__Direction__: Gather up the lines with the word "modifiers" in them.

__Data extract__:
........

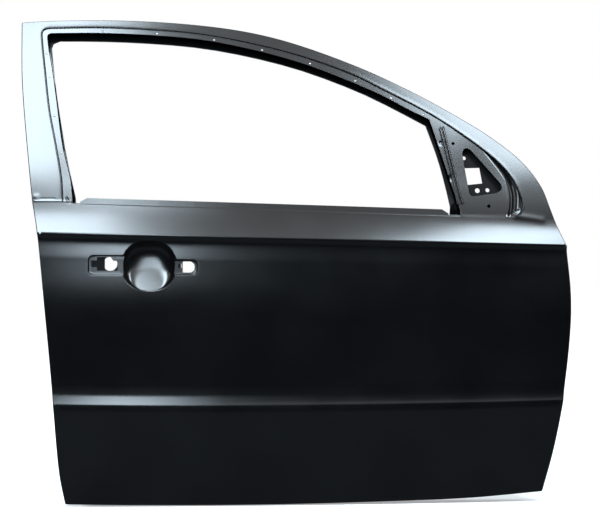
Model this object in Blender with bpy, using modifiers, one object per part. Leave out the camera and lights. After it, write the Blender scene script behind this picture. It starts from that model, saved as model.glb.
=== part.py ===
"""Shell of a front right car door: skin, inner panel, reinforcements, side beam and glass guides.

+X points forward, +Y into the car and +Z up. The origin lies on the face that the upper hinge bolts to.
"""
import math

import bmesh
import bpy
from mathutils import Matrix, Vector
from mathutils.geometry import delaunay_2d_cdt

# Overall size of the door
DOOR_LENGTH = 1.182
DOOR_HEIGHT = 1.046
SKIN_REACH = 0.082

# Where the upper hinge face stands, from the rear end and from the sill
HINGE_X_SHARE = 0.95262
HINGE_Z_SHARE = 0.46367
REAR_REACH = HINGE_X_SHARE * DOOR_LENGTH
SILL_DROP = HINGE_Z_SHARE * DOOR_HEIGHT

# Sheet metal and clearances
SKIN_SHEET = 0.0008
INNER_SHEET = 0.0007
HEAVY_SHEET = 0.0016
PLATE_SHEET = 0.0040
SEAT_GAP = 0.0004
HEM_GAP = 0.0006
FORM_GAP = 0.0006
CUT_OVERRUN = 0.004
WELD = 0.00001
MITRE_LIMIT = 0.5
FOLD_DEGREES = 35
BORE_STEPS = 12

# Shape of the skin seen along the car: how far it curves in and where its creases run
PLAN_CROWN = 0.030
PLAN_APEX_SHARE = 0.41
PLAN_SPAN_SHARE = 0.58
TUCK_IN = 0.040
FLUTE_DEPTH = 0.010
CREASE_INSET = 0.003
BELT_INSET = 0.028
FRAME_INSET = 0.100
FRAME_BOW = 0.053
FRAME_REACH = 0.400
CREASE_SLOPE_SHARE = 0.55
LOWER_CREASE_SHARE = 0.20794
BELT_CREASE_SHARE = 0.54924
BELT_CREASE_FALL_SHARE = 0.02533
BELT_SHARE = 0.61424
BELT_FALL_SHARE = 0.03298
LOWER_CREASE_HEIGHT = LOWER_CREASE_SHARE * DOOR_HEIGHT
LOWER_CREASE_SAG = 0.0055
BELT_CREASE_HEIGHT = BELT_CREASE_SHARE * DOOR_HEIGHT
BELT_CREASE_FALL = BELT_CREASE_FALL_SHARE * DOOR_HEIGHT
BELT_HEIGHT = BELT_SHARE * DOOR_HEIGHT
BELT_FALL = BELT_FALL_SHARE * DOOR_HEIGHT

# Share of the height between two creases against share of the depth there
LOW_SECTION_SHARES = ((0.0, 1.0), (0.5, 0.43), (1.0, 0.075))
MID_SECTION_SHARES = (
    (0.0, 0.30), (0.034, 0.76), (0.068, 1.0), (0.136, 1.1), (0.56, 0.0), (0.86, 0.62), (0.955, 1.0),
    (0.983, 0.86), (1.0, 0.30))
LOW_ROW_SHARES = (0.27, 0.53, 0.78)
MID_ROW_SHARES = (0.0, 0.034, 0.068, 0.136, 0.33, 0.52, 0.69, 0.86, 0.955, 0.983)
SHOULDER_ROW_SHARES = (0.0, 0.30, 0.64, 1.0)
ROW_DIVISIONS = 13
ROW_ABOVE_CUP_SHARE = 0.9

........

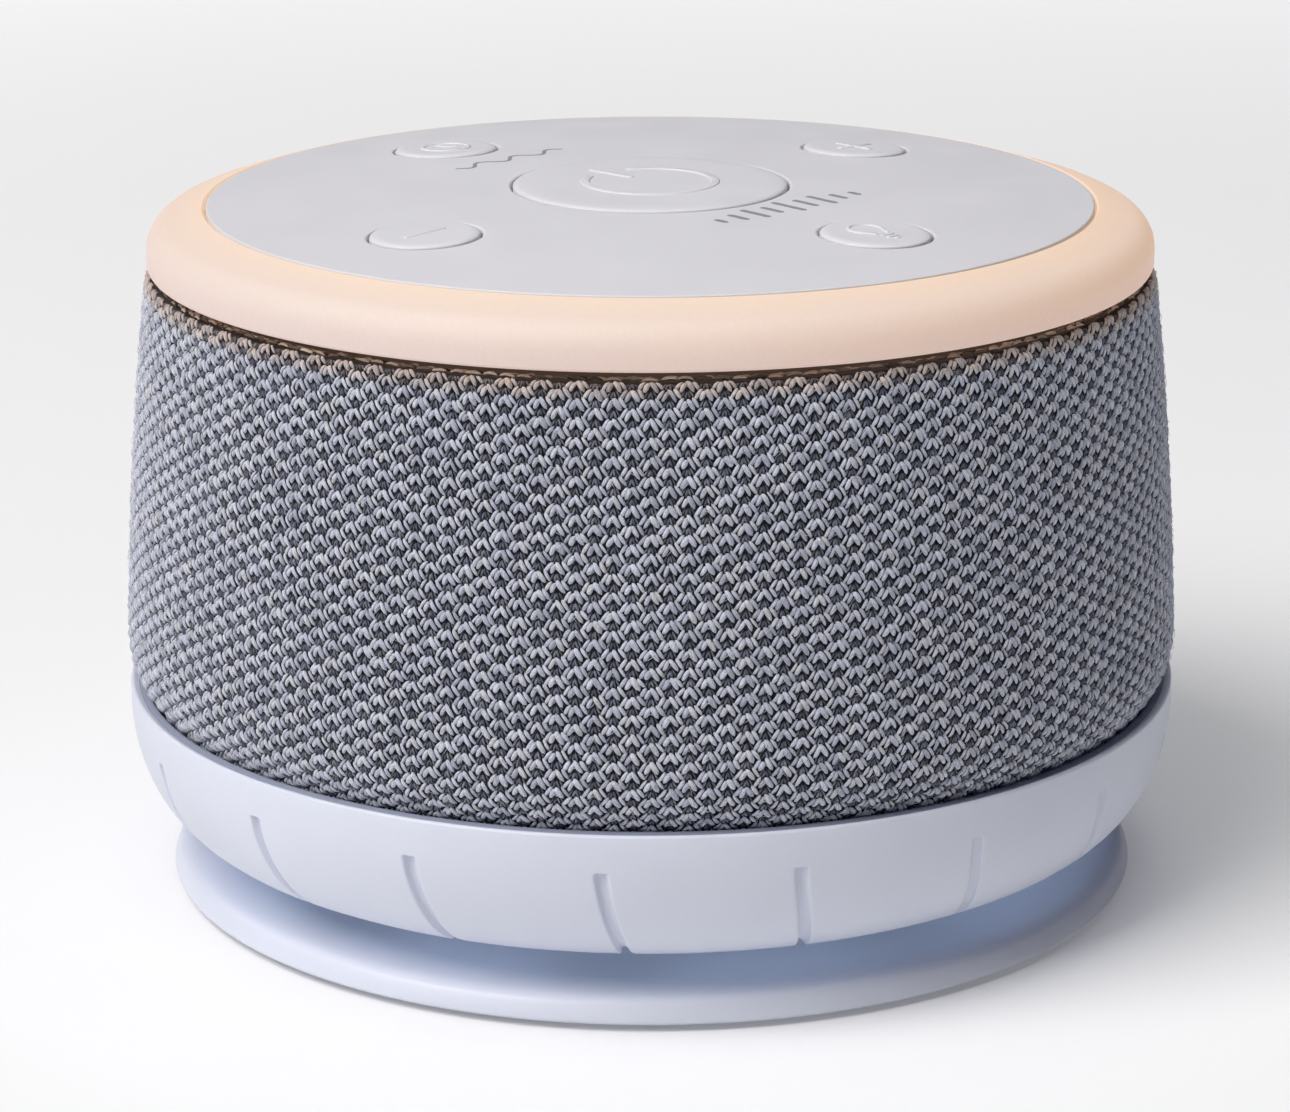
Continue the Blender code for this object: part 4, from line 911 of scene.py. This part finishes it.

........

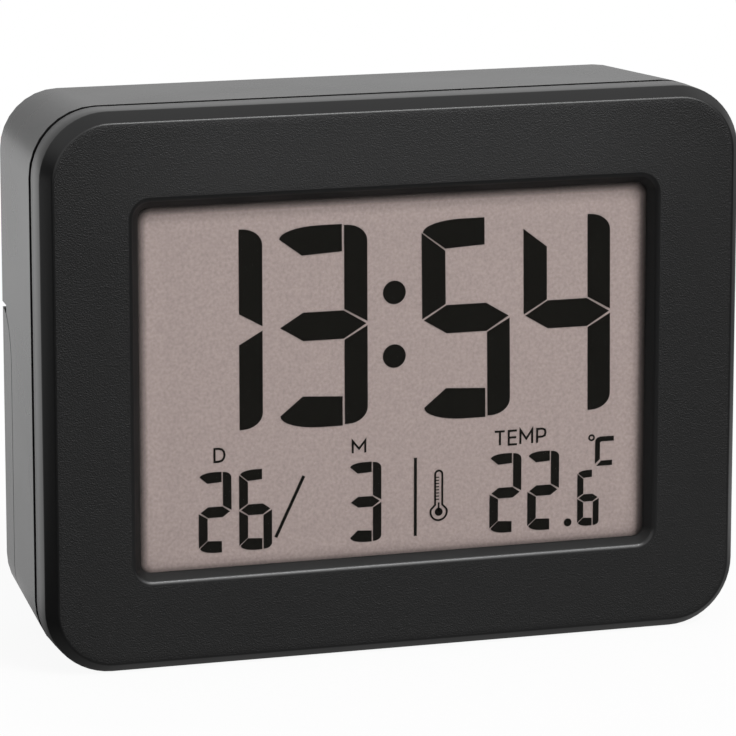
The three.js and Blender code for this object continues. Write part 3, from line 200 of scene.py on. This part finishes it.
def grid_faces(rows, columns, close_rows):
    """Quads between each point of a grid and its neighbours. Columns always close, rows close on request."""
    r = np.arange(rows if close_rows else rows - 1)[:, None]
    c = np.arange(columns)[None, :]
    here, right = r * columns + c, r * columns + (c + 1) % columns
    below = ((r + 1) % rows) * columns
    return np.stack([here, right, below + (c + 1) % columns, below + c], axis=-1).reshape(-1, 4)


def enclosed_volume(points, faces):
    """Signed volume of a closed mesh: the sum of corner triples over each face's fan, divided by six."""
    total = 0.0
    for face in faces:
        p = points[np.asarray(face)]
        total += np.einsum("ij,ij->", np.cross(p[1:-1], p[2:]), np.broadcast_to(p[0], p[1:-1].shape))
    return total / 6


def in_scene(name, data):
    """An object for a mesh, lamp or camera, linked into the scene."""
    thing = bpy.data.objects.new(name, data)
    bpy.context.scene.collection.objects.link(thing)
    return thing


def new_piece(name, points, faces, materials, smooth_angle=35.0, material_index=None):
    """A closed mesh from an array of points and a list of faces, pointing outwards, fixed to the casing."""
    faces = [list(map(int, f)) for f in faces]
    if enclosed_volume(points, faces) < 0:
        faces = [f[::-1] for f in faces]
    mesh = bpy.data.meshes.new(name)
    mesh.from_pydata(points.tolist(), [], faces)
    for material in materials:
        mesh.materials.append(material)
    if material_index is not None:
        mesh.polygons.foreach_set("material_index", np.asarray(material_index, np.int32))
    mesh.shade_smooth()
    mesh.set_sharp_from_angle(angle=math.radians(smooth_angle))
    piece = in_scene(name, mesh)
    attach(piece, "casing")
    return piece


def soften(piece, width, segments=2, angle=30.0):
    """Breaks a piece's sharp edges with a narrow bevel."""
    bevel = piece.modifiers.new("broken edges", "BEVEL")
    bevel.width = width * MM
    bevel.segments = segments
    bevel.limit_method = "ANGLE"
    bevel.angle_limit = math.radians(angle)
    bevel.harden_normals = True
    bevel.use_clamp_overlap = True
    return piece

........

__Solution for this task__:
Model this object in Blender with bpy, using modifiers, one object per part. Leave out the camera and lights. After it, write the Blender scene script behind this picture. It starts from that model, saved as model.glb.
    bevel = piece.modifiers.new("broken edges", "BEVEL")